Bankwest a good buy: CBA

By Ben Abbott | 12/08/2010 5:49:00 AM | 1 comments

CBA's chief executive has been forced to defend the bank's acquisition of Bankwest, after revelations the value of the transaction was hit by $212m worth of poor-quality loans written by the second tier lender.

The Australian reports that Ralph Norris, speaking in conjunction with CBA's profit announcement, said there were a raft of problems with loans extended prior to the financial crisis-induced acquisition in 2008.

East coast residential property, particularly in Queensland and NSW, as well as commercial property loans, emerged as problems in the Bankwest portfolio, with indications credit quality was inflated when the bank was owned by British-based HBOS.

However, Norris told the paper: "I look at it as a very successful acquisition. We have taken steps to reduce [the problems]. Some people have paid with their jobs as a result of this."

Bankwest recently took a renewed focus on credit quality, with the appointment of new heads of broker sales and origination and quality within its business division.

Bankwest's regional business development manager for commercial banking, Andrew Benham, stepped into a new role as head of origination and quality, and is responsible for quality and customer satisfaction. Aaorn Milburn meanwhile has become the bank's new head of broker sales for Bankwest Business, moving across from his former role as head of broker sales for Bankwest Retail.

Speaking with Australian Broker at the time, Bankwest head of business and private banking, Mark Reid, said the new appointments are designed to to improve broker relationships and quality of written business.

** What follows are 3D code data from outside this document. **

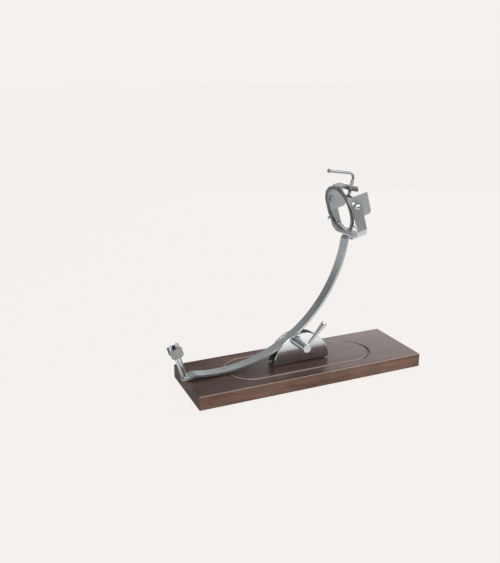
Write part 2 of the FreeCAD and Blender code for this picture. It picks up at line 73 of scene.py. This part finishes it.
# studio: the floor's stops are (metres outside the board, glow), the room's are (how far up the
# direction points, level), from 0 at the horizon to 1 overhead
PALE = (0.913, 0.879, 0.855)
FLOOR_HALF = 40.0
FLOOR_GREY, FLOOR_ROUGH, FLOOR_LIT = (0.037, 0.036, 0.035), 0.9, 0.965
FLOOR_GLOW = ((0.04, 0.34), (0.12, 1.25), (0.40, 1.18), (0.85, 0.42))
ROOM = ((0.0, 0.85), (0.09, 0.58), (0.19, 0.07), (0.45, 0.24), (0.66, 0.48), (1.0, 0.66))
LIGHTS = (  # name, place, target, width and height, watts
    ("key", (-0.7, -2.0, 1.8), (0.0, 0.0, 0.15), (1.0, 1.4), 34.0),
    ("fill", (1.8, -0.9, 1.2), (0.0, 0.0, 0.15), (0.5, 1.3), 12.0),
    ("rim", (1.0, 1.75, 1.8), (0.0, 0.0, 0.1), (1.2, 0.6), 2.0),
    ("sheen", (1.55, 1.9, 0.72), (0.2, 0.0, 0.03), (1.5, 0.7), 8.0),
)

# driving sizes of the stand that materials and threads follow
ARC_CENTRE = Vector(JOINTS["arc_tilt"]["pos_m"])
HEAD_TILT = math.radians(15.0)
PITCH = 1.25 * MM
THREAD_DEPTH = 0.6 * PITCH
M8_RADIUS, NECK_RADIUS = 4.0 * MM, 3.0 * MM
NECK_LOW, NECK_HIGH, SCREW_TOP = -20.2 * MM, -16.7 * MM, 16.8 * MM
ROD_PLAIN = 65.0 * MM

# meshes
WELD, NO_AREA = 1e-6, 1e-13
FLAT_WITHIN, SHARP_OVER, THREAD_SHARP_OVER = (math.radians(a) for a in (0.4, 32.0, 40.0))
BEVEL_STEPS = 3
THREAD_SIDES, RINGS_PER_TURN = 36, 10


# ---- material building ----

def fill_ramp(node, stops):
    """Set a colour ramp's stops, each (place, level) or (place, colour)."""
    elements = node.color_ramp.elements
    while len(elements) < len(stops):
        elements.new(0.5)
    for element, (place, colour) in zip(elements, stops):
        element.position = place
        element.color = (*colour, 1.0) if isinstance(colour, tuple) else (colour,) * 3 + (1.0,)


class Tree:
    """A node material with the few node kinds this script uses."""

    def __init__(self, name):
        self.material = bpy.data.materials.new(name)
        self.material.use_nodes = True
        self.nodes = self.material.node_tree.nodes
        self.links = self.material.node_tree.links
        self.shader = self.nodes["Principled BSDF"]

    def join(self, value, socket):
        if isinstance(value, bpy.types.NodeSocket):
            self.links.new(value, socket)
        else:
            socket.default_value = value

    def coords(self, which="Object"):
        return self.nodes.new("ShaderNodeTexCoord").outputs[which]

    def split(self, vector):
        node = self.nodes.new("ShaderNodeSeparateXYZ")
        self.join(vector, node.inputs[0])
        return node.outputs

    def combine(self, x, y, z):
        node = self.nodes.new("ShaderNodeCombineXYZ")
        for value, socket in zip((x, y, z), node.inputs):
            self.join(value, socket)
        return node.outputs[0]

    def vector(self, operation, a, b):
        node = self.nodes.new("ShaderNodeVectorMath")
        node.operation = operation
        self.join(a, node.inputs[0])
        self.join(b, node.inputs[1])
        return node.outputs[0]

    def turn(self, vector, centre, axis, angle):
        node = self.nodes.new("ShaderNodeVectorRotate")
        self.join(vector, node.inputs["Vector"])
        node.inputs["Center"].default_value = centre
        node.inputs["Axis"].default_value = axis
        node.inputs["Angle"].default_value = angle
        return node.outputs[0]

    def math(self, operation, a, b=0.0):
        node = self.nodes.new("ShaderNodeMath")
        node.operation = operation
        self.join(a, node.inputs[0])
        self.join(b, node.inputs[1])
        return node.outputs[0]

    def noise(self, vector, scale=1.0, detail=4.0, roughness=0.55, distortion=0.0):
        """Noise, mostly between 0.3 and 0.7, which is what the ramps and fits on it span."""
        node = self.nodes.new("ShaderNodeTexNoise")
        self.join(vector, node.inputs["Vector"])
        node.inputs["Scale"].default_value = scale
        node.inputs["Detail"].default_value = detail
        node.inputs["Roughness"].default_value = roughness
        node.inputs["Distortion"].default_value = distortion
        return node.outputs[0]

    def ramp(self, factor, *stops):
        node = self.nodes.new("ShaderNodeValToRGB")
        fill_ramp(node, stops)
        self.join(factor, node.inputs[0])
        return node.outputs[0]

    def mix(self, factor, a, b, blend="MIX"):
        node = self.nodes.new("ShaderNodeMix")
        node.data_type = "RGBA"
        node.blend_type = blend
        self.join(factor, node.inputs[0])
        self.join(a if isinstance(a, bpy.types.NodeSocket) else (*a, 1.0), node.inputs[6])
        self.join(b if isinstance(b, bpy.types.NodeSocket) else (*b, 1.0), node.inputs[7])
        return node.outputs[2]

    def fit(self, value, low, high, to_low, to_high):
        node = self.nodes.new("ShaderNodeMapRange")
        self.join(value, node.inputs[0])
        for socket, number in zip(node.inputs[1:5], (low, high, to_low, to_high)):
            socket.default_value = number
        return node.outputs[0]

    def bump(self, height, distance, strength):
        node = self.nodes.new("ShaderNodeBump")
        node.inputs["Strength"].default_value = strength
        node.inputs["Distance"].default_value = distance
        self.join(height, node.inputs["Height"])
        return node.outputs[0]

    def set(self, **sockets):
        for name, value in sockets.items():
            self.join(value, self.shader.inputs[name.replace("_", " ")])


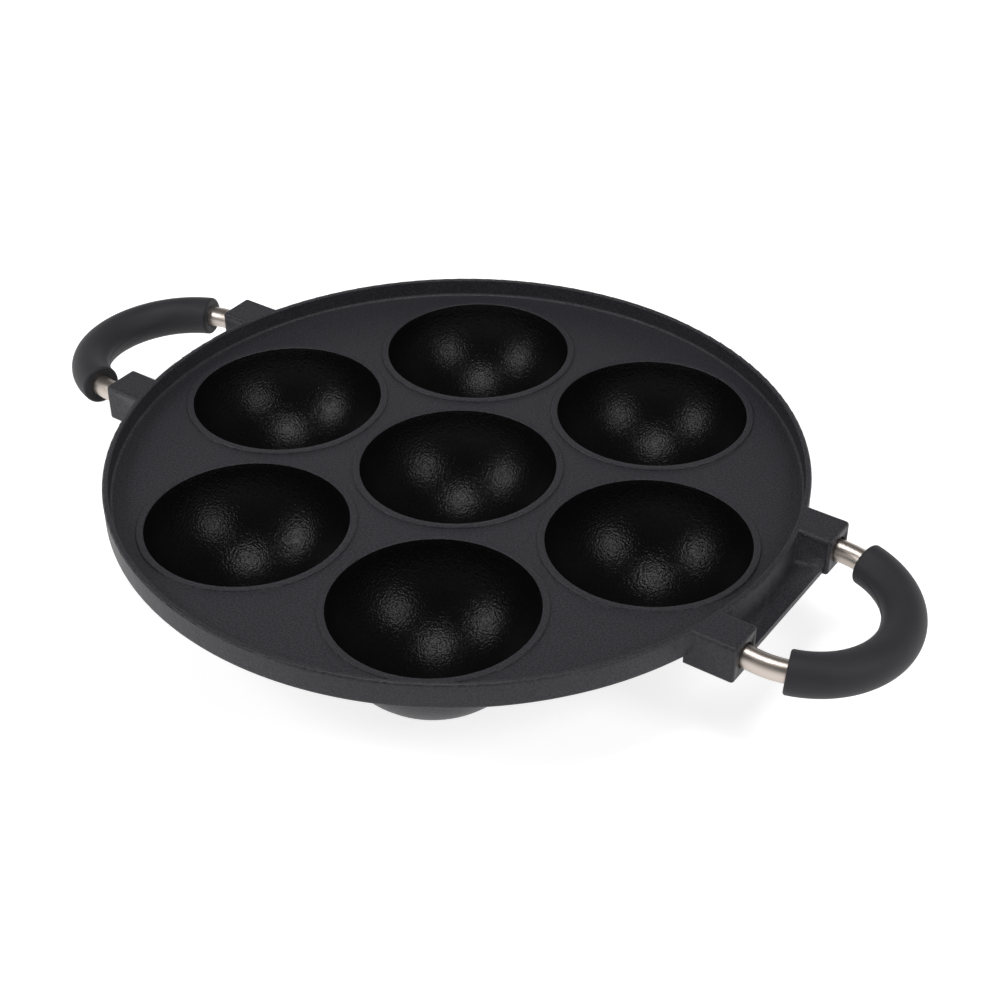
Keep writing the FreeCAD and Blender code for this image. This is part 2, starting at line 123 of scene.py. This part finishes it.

Reid said "quality has always been a concern." "I just don't think you can grow at the expense of quality, because at some point it will come back and bite you."

 

Related stories:

Bankwest names broker sales heads

Latest Comments

Total: 1 comment(s)

Country Broker on 12 Aug 2010 10:52 AM

It was a great pity to see this really good, easy to deal with regional bank having to be sold due to its Parent in the UK being badly effected by the GFC . It may have been great buy for the CBA, but not so good for the brokers.